═════ Material

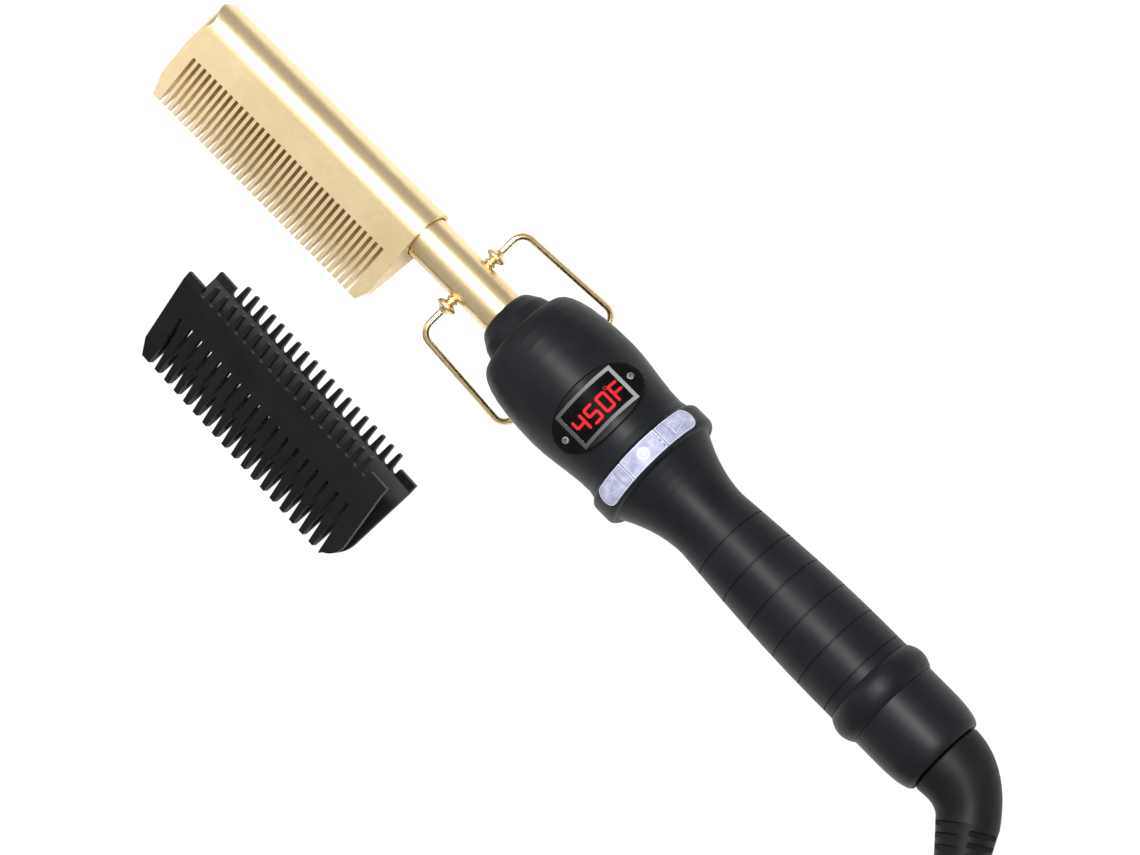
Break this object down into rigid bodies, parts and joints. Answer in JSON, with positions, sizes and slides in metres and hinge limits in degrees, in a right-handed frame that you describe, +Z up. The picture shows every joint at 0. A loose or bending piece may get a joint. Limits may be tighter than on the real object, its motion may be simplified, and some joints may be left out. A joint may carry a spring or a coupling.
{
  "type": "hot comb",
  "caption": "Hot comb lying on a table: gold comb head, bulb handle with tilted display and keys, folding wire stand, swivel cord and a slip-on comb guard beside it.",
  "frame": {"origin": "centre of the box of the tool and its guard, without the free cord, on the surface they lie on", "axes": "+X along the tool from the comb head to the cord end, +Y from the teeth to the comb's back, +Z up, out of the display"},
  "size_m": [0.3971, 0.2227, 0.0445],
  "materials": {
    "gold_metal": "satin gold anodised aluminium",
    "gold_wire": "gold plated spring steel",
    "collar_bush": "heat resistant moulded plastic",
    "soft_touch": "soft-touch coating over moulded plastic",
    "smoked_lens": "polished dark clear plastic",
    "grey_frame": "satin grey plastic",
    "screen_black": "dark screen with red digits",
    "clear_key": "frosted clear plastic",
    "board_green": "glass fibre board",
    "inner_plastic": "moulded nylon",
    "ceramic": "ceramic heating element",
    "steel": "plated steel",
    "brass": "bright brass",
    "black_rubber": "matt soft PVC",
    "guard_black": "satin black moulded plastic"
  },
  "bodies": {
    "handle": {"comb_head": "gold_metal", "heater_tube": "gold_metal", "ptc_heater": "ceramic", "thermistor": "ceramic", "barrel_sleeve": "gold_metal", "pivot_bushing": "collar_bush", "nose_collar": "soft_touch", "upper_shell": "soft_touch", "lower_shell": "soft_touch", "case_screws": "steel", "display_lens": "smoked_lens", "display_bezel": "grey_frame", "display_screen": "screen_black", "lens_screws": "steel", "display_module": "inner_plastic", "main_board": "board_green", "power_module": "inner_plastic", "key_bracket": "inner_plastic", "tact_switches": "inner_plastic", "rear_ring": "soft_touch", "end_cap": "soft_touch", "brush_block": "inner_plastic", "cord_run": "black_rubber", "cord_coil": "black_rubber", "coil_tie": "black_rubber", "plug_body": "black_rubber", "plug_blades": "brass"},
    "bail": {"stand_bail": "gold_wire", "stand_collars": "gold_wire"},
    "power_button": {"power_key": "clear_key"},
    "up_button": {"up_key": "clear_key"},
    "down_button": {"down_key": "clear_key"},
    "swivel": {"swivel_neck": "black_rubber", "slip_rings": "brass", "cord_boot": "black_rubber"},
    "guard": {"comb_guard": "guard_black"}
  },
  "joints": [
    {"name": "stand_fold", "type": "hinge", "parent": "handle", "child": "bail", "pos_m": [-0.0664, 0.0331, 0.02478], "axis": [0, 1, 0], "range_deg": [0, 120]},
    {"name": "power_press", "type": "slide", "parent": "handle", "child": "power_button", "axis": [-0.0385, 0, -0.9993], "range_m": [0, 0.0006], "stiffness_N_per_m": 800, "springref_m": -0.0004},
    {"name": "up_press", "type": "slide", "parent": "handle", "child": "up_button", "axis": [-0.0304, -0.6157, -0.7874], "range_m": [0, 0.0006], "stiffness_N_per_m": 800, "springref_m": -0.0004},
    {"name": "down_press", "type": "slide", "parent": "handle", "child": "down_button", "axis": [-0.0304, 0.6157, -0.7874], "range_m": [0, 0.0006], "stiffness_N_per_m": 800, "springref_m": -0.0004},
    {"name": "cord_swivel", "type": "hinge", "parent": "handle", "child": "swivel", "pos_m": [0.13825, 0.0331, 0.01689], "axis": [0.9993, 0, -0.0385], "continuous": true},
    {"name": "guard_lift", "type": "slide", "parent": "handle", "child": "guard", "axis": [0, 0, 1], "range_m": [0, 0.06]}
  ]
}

══════════

Each line of the material should be echoed exactly.

▶ [Output below]
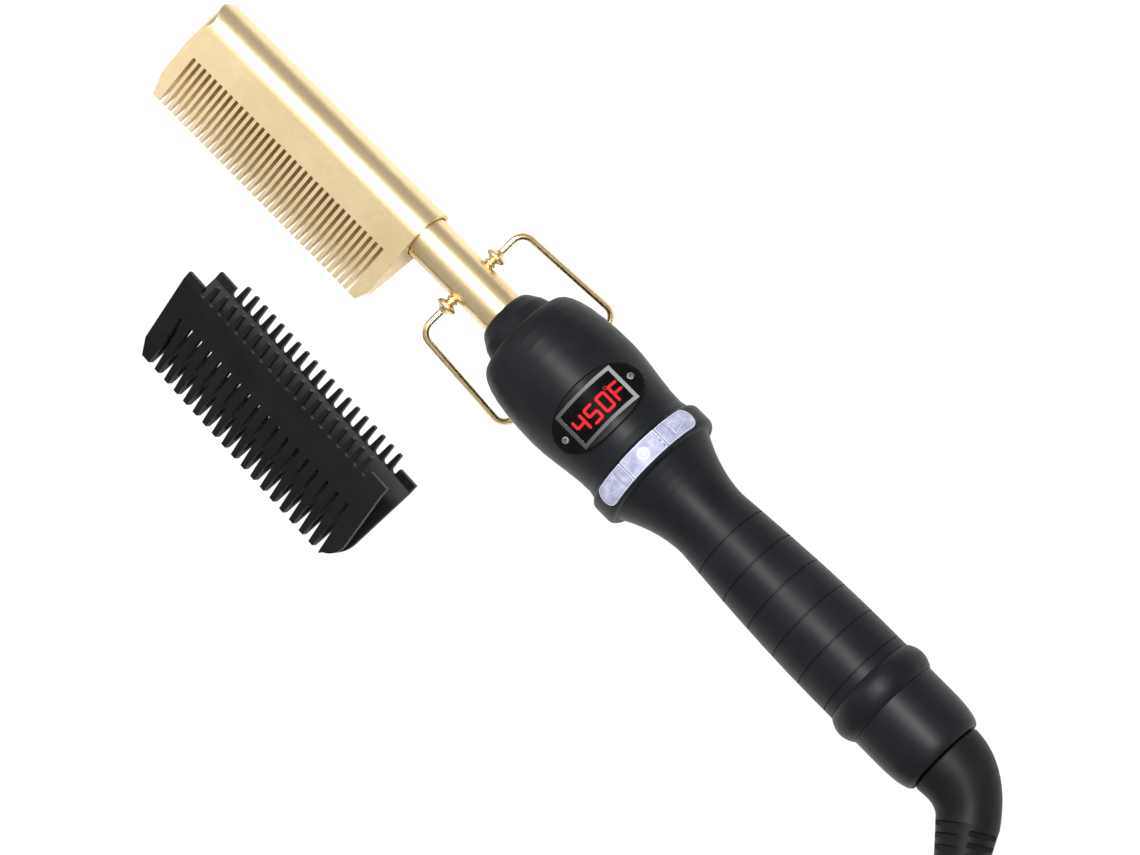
Break this object down into rigid bodies, parts and joints. Answer in JSON, with positions, sizes and slides in metres and hinge limits in degrees, in a right-handed frame that you describe, +Z up. The picture shows every joint at 0. A loose or bending piece may get a joint. Limits may be tighter than on the real object, its motion may be simplified, and some joints may be left out. A joint may carry a spring or a coupling.
{
  "type": "hot comb",
  "caption": "Hot comb lying on a table: gold comb head, bulb handle with tilted display and keys, folding wire stand, swivel cord and a slip-on comb guard beside it.",
  "frame": {"origin": "centre of the box of the tool and its guard, without the free cord, on the surface they lie on", "axes": "+X along the tool from the comb head to the cord end, +Y from the teeth to the comb's back, +Z up, out of the display"},
  "size_m": [0.3971, 0.2227, 0.0445],
  "materials": {
    "gold_metal": "satin gold anodised aluminium",
    "gold_wire": "gold plated spring steel",
    "collar_bush": "heat resistant moulded plastic",
    "soft_touch": "soft-touch coating over moulded plastic",
    "smoked_lens": "polished dark clear plastic",
    "grey_frame": "satin grey plastic",
    "screen_black": "dark screen with red digits",
    "clear_key": "frosted clear plastic",
    "board_green": "glass fibre board",
    "inner_plastic": "moulded nylon",
    "ceramic": "ceramic heating element",
    "steel": "plated steel",
    "brass": "bright brass",
    "black_rubber": "matt soft PVC",
    "guard_black": "satin black moulded plastic"
  },
  "bodies": {
    "handle": {"comb_head": "gold_metal", "heater_tube": "gold_metal", "ptc_heater": "ceramic", "thermistor": "ceramic", "barrel_sleeve": "gold_metal", "pivot_bushing": "collar_bush", "nose_collar": "soft_touch", "upper_shell": "soft_touch", "lower_shell": "soft_touch", "case_screws": "steel", "display_lens": "smoked_lens", "display_bezel": "grey_frame", "display_screen": "screen_black", "lens_screws": "steel", "display_module": "inner_plastic", "main_board": "board_green", "power_module": "inner_plastic", "key_bracket": "inner_plastic", "tact_switches": "inner_plastic", "rear_ring": "soft_touch", "end_cap": "soft_touch", "brush_block": "inner_plastic", "cord_run": "black_rubber", "cord_coil": "black_rubber", "coil_tie": "black_rubber", "plug_body": "black_rubber", "plug_blades": "brass"},
    "bail": {"stand_bail": "gold_wire", "stand_collars": "gold_wire"},
    "power_button": {"power_key": "clear_key"},
    "up_button": {"up_key": "clear_key"},
    "down_button": {"down_key": "clear_key"},
    "swivel": {"swivel_neck": "black_rubber", "slip_rings": "brass", "cord_boot": "black_rubber"},
    "guard": {"comb_guard": "guard_black"}
  },
  "joints": [
    {"name": "stand_fold", "type": "hinge", "parent": "handle", "child": "bail", "pos_m": [-0.0664, 0.0331, 0.02478], "axis": [0, 1, 0], "range_deg": [0, 120]},
    {"name": "power_press", "type": "slide", "parent": "handle", "child": "power_button", "axis": [-0.0385, 0, -0.9993], "range_m": [0, 0.0006], "stiffness_N_per_m": 800, "springref_m": -0.0004},
    {"name": "up_press", "type": "slide", "parent": "handle", "child": "up_button", "axis": [-0.0304, -0.6157, -0.7874], "range_m": [0, 0.0006], "stiffness_N_per_m": 800, "springref_m": -0.0004},
    {"name": "down_press", "type": "slide", "parent": "handle", "child": "down_button", "axis": [-0.0304, 0.6157, -0.7874], "range_m": [0, 0.0006], "stiffness_N_per_m": 800, "springref_m": -0.0004},
    {"name": "cord_swivel", "type": "hinge", "parent": "handle", "child": "swivel", "pos_m": [0.13825, 0.0331, 0.01689], "axis": [0.9993, 0, -0.0385], "continuous": true},
    {"name": "guard_lift", "type": "slide", "parent": "handle", "child": "guard", "axis": [0, 0, 1], "range_m": [0, 0.06]}
  ]
}